Ryan Colburn

No. 15
- Position: Quarterback

Personal information
- Born: November 8, 1986 (age 39) Sacramento, California, U.S.
- Listed height: 6 ft 3 in (1.91 m)
- Listed weight: 220 lb (100 kg)

Career information
- High school: Central Valley Christian (Visalia, California)
- College: Fresno State
- NFL draft: 2011: undrafted

Career history
- New Orleans Saints (2011)*; Sacramento Mountain Lions (2011); Spokane Shock (2012)*;
- * Offseason or practice squad member only
- Stats at Pro Football Reference

= Ryan Colburn =

American football player (born 1986)

Ryan Colburn (born November 8, 1986) is an American former football quarterback.
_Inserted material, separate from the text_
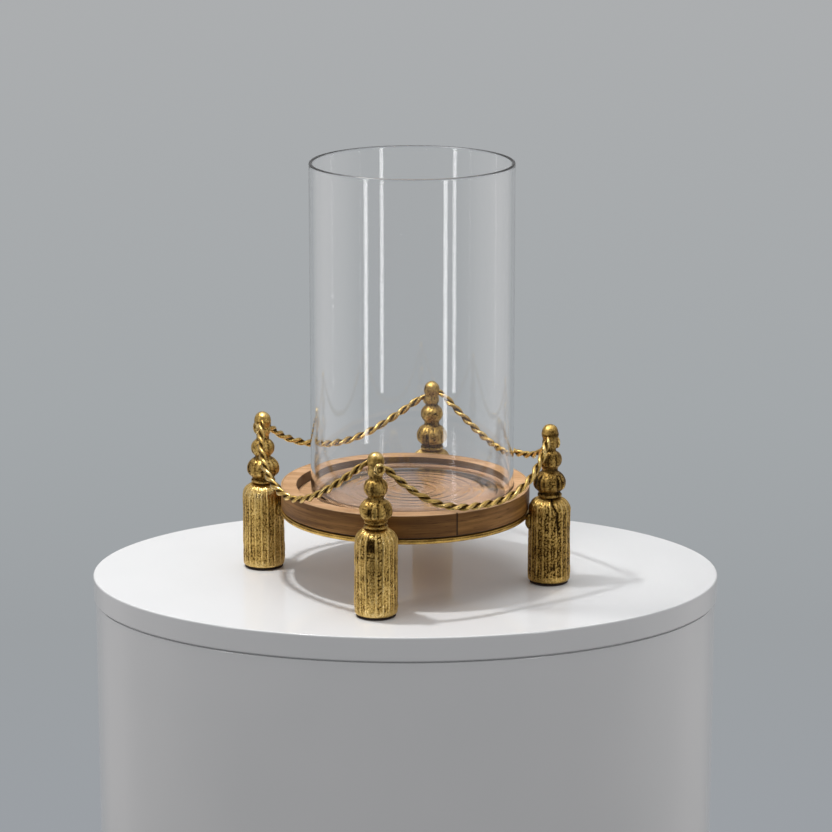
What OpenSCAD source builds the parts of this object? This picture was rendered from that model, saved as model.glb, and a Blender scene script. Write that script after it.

He was signed by the New Orleans Saints as an undrafted free agent in 2011. He played college football at Fresno State. Ryan attended high school at Central Valley Christian where he led his team to Valley Championships under Mark Gambini.

==Professional career==
Colburn was signed by the New Orleans Saints as an undrafted free agent following the end of the NFL lockout in 2011. He was cut by the Saints one week later. He was then signed by the Sacramento Mountain Lions. Colburn started the first game of the 2011 season for the Mountain Lions.